The government has already slashed food duties and banned exports of lentils and other staples, and will not hesitate to further “sacrifice revenues to control prices,” Finance Minister Palaniappan Chidambaram says.
INDIA NOT ALONE
The government is also willing to accept slower growth to curb prices, he said last week, but added India is not alone in grappling with inflation.
Other nations, like giant neighbor China where inflation is running near 12-year peaks of eight percent, are also suffering as costs of wheat, rice, cooking oils, metals and other commodities march higher globally, he said.
The moves by policymakers would reduce prices, Chidambaram said on Friday. But he cautioned that no one should “expect miracles,” and urged patience.
Economists forecast that India’s central bank would take more anti-inflationary steps at its annual policy meeting on April 29, and warned the moves could further dent growth, already slowing under the impact of previous tightening.
RATE HIKES
Poddar predicted another quarter-point hike in the central bank’s main policy tool, the repo rate, which it uses to lend to commercial banks. The rate now is at 7.75 percent — a six-year high.
HSBC economist Robert Prior-Wandesforde said he too had “penciled in a 25 basis point increase” in the repo rate.
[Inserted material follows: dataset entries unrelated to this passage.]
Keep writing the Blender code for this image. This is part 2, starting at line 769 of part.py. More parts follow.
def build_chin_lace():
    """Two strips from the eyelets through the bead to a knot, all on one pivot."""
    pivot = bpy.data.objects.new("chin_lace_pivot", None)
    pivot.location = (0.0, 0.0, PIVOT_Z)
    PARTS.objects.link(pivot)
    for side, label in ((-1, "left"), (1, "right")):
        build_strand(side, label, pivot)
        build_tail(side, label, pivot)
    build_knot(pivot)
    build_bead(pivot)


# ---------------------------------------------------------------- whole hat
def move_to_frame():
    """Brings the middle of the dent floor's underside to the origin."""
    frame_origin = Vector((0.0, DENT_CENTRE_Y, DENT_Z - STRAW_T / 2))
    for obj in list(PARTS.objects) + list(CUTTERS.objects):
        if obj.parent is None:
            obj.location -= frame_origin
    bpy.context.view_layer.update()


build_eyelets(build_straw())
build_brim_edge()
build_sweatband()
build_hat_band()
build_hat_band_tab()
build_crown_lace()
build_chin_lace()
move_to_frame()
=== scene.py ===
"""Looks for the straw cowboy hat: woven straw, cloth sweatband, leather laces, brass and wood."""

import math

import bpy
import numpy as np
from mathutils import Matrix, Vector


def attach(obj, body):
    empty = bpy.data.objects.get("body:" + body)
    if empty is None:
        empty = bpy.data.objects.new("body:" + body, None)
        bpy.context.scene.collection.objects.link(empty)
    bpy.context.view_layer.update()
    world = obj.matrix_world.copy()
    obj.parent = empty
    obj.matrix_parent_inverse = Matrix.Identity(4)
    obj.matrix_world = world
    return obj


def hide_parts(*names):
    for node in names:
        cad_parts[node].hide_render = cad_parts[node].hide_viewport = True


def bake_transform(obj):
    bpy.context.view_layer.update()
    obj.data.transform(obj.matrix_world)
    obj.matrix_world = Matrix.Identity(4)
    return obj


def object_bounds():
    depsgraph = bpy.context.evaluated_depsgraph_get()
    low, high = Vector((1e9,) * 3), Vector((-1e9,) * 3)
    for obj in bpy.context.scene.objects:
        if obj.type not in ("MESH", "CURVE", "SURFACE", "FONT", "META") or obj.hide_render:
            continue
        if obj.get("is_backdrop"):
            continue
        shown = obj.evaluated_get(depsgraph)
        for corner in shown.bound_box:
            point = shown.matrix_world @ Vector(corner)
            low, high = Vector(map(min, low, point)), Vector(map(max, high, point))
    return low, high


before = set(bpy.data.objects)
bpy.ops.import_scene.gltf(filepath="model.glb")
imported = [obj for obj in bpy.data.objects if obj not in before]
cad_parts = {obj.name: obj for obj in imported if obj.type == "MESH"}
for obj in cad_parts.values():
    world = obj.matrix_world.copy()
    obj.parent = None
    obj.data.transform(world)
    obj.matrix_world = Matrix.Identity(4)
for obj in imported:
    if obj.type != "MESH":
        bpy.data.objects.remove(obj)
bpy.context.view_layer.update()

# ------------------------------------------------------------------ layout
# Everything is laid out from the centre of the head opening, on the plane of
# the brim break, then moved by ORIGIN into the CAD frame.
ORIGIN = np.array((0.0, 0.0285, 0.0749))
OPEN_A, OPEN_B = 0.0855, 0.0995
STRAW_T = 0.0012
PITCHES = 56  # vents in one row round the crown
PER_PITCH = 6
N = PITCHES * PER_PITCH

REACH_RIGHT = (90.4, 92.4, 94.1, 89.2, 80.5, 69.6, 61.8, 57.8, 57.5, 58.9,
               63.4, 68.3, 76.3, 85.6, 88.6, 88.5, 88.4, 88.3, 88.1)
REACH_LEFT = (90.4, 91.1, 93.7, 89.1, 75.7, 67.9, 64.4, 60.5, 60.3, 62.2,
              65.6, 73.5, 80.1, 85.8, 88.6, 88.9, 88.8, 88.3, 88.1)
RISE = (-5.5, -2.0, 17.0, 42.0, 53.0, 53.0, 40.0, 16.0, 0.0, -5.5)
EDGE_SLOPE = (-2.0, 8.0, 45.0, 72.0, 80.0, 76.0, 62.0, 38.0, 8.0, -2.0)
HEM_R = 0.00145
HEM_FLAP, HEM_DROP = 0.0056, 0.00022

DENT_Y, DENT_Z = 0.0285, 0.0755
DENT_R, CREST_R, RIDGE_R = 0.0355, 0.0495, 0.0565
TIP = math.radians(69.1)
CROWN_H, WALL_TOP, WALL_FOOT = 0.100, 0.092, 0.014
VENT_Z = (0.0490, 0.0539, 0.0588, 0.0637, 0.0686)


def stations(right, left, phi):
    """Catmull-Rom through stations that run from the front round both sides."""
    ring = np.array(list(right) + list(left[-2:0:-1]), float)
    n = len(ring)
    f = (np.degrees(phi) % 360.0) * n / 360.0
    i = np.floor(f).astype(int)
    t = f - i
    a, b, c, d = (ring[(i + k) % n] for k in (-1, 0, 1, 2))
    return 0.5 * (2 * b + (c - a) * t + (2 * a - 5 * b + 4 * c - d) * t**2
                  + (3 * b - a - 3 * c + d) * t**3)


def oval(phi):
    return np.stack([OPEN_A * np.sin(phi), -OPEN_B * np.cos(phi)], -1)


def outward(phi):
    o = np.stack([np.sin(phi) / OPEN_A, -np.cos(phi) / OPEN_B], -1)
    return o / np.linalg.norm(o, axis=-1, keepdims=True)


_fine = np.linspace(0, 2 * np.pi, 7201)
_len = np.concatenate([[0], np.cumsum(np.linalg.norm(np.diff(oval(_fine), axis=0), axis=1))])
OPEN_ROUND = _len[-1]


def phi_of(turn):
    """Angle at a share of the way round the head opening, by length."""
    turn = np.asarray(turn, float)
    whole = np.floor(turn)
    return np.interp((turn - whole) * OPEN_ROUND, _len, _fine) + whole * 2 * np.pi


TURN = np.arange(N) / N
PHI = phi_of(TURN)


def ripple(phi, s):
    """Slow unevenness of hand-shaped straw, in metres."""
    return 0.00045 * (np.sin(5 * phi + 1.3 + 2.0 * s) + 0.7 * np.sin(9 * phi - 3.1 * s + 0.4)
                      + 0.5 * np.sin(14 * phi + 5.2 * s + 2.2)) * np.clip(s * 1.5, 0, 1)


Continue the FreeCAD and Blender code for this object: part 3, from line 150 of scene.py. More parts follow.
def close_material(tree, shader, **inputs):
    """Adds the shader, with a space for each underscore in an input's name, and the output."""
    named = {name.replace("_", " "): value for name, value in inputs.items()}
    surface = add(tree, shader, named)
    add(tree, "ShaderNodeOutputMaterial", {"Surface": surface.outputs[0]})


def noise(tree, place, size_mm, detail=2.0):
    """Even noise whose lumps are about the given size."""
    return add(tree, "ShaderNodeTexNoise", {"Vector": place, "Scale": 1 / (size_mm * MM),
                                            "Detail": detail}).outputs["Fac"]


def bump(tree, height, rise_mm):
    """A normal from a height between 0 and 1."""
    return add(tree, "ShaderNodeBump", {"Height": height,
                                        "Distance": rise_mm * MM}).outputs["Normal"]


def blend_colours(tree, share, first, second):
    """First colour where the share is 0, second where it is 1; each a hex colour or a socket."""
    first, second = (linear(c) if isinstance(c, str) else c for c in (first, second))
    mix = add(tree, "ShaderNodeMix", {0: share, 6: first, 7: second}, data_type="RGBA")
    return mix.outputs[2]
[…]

“The rate tightening is more likely to have bigger depressing effects” on growth than inflation, which “is really being driven by surging international commodity prices,” he said.
Some economists already forecast growth will fall as low as 7 percent in this fiscal year to next March from about 8.8 percent last year and 9.6 percent the previous year.
While 7 percent is still impressive by Western standards, the economy needs to expand much more strongly to haul hundreds of millions of Indians out of poverty, economists say.
TIGHTROPE WALKING
India’s HDFC Bank chief economist Abheek Baruah said the central bank was walking a fine line, warning the economy had reached a “tipping point” where more tightening “could drive us into a phase of prolonged slowdown.”
The best hope for lower inflation lay not with the central bank or the government, but with the monsoon — the rains which drench India from June to September and are vital for crops, economists said.
“We should pray for a good monsoon,” said Dharma Kriti Joshi, economist at Indian credit rating agency Crisil.
“Otherwise the food supply situation will get worse” and stoke inflation, Kriti said.